LightningZ71 · May 16, 2022

I can’t see a world where a full specs phoenix ever goes for under $1000. In that regard, there are 3050ti systems out there now for sub $800 that will beat it in every non-memory-size-limited situation for gaming.

simplyspeculating · May 16, 2022

Its a real shame prices are going up from a combination of inflation and increasing design/wafer/process costs because the Zen5/8000 series strix point APU's have the capability to finally overcome bandwith limitations and push up the base level of computing and graphics processing power in the standard laptop and prebuilt/office desktop while being cheaper from a power and cost perspective than an equivalent cpu/dgpu combo.

DDR5 giving 2x+ bandwidth is great for Rembrandt and phoenix but the 16-24 rdna3 CU's of phoenix are most likely going to be bandwidth starved, even with higher ddr5 clocks and better compression algorithms. And while phoenix will be very powerful for an APU, it wont displace much more than the x500 and x050 class cards in its own generation at best.

But if speculation about zen5 at this early date is accurate strix point will have several new design features that could herald an end to the entry level and lower-mid level discrete gpu, at least for most use cases. This is all just my speculation below and I'd like to know what people think

-stacked cache will be much more common or even standard on zen 5, and if it is standard then adding it to strix point will result in a small cost increase, iirc the cache on the 5800x3d costs about $20 to add, thats including wafer costs for the cache and packaging.

-given that zen 5 will most likely be on 3nm, and the 64mb cache chiplets on 7nm are already tiny its likely the standard cache chiplet size will be increased to probably 128mb or even 256mb, it might even be fabricated on 5nm but I'm not sure if its possible yet to have logic and cache fabricated on completely different nodes(they are already using differently optimized libraries)

-this would already provide a huge bandwith boost with an L3 accessible by both cpu and gpu, and if AMD succeeds in creating a unified L3 cache that would magnify the benefits

-Assuming a 128mb cache chiplet, it would be possible to get rid of all on die L3 cache, normally that would cause heat transfer problems with whatever is below the cache chiplet, but if the rumored hybrid cpu architecture is implemented in strix point the cache could be layered on top of the efficiency zen4d cores which aren't expected to clock high anyway. This removal of L3 + the node jump would allow for logic optimized denser libraries and room for a lot more graphics CU's that arent bandwith starved(especially at 1080p which is going to be standard for laptops for a while) while still keeping a small overall chip size.

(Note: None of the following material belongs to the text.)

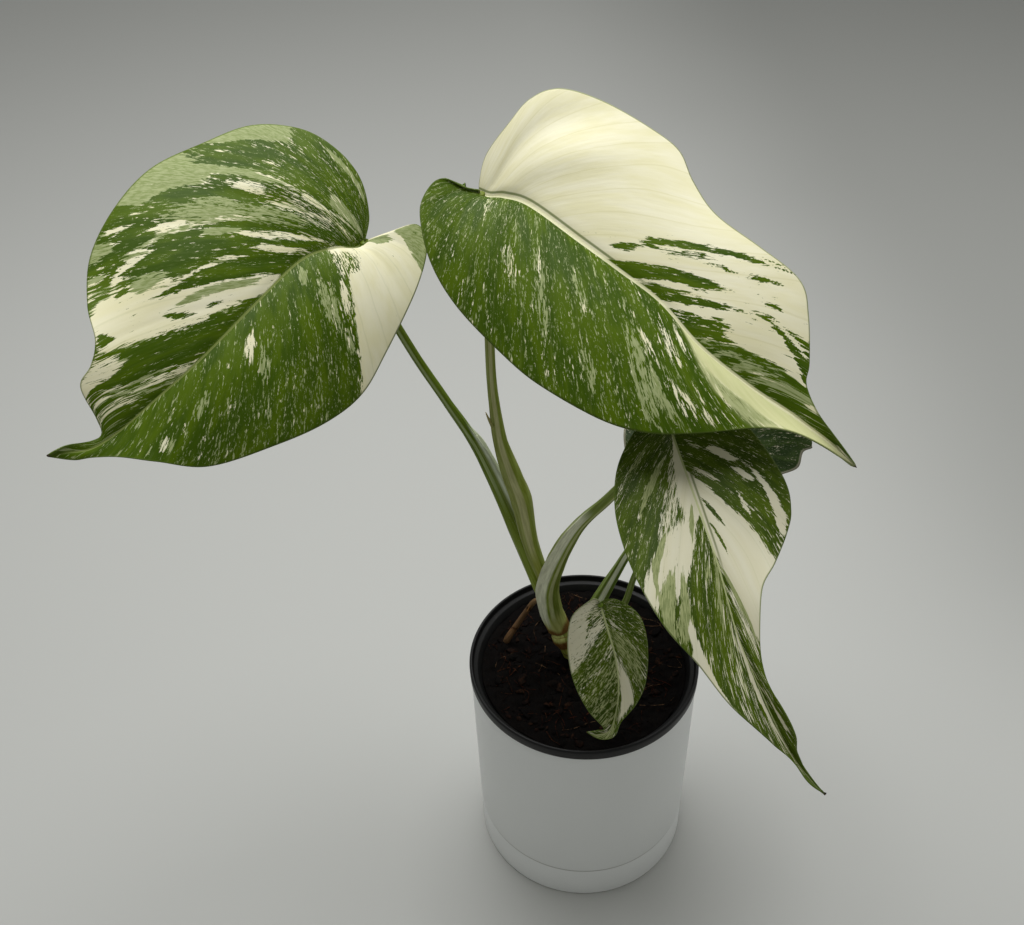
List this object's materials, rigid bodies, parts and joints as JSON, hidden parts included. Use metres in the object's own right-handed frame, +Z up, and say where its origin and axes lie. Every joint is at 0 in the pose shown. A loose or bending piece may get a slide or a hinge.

My wild guess is that we will see a 8 Zen 5 +4Zen 4d cpu core configuration, with 40 RDNA4(or rdna3 or 3+) CU's, and with 128mb of shared or unified L3 cache stacked on top and no L3 on the chip itself. Fabbed on 3nm given what we know about the process so far such a chip would be smaller than 200mm^2 and could cost less than $300 to produce meaning it would be viable for sub-$1000 ultrabooks and general laptops from 10-45w depending on the form factor, with higher watt G versions on the desktop. The reason such a chip would be desirable for AMD to manufacture is that costs for masks, design and validation of chips is skyrocketing with each new node and such a powerful APU would mean that AMD would only have to produce at most one monolithic GPU SKU(the x700 and/or x800 chip, aka the next gen navi33 equivalent) along with their new multi-gpu designs while still having competitive products up and down the product stack. It would also reuse cache chiplets and packaging that will most likely be in use in other product lines.

Is this just wishful thinking on my part or are we about to see the age of the super APU dawn?

uzzi38 · May 17, 2022

simplyspeculating said:
DDR5 giving 2x+ bandwidth is great for Rembrandt and phoenix but the 16-24 rdna3 CU's of phoenix are most likely going to be bandwidth starved, even with higher ddr5 clocks and better compression algorithms. And while phoenix will be very powerful for an APU, it wont displace much more than the x500 and x050 class cards in its own generation at best.

Fore cost reasons I wouldn't expect any APUs upcming to do any more than that for the time being. An iGPU to overtake the -60 tier would be rather large physically speaking, it it wouldn't be desirable to ship one of those on every single laptop APU. Chiplets will have to play a part in making them cheaper, but that's assuming we see the iGPU disaggregated from I/O or other components. (Not saying it will or won't - I don't know - I'm just saying this would need to be done is all).

simplyspeculating said:
But if speculation about zen5 at this early date is accurate strix point will have several new design features that could herald an end to the entry level and lower-mid level discrete gpu, at least for most use cases. This is all just my speculation below and I'd like to know what people think

As I mentionned before, many of the old rumours are worthless now.

simplyspeculating said:
-stacked cache will be much more common or even standard on zen 5

Okay tbf this part I actually agree with wrt server and desktop. For mobile though... I'd rather wait and see still.

simplyspeculating said:
and the 64mb cache chiplets on 7nm are already tiny its likely the standard cache chiplet size will be increased to probably 128mb or even 256mb, it might even be fabricated on 5nm but I'm not sure if its possible yet to have logic and cache fabricated on completely different nodes(they are already using differently optimized libraries)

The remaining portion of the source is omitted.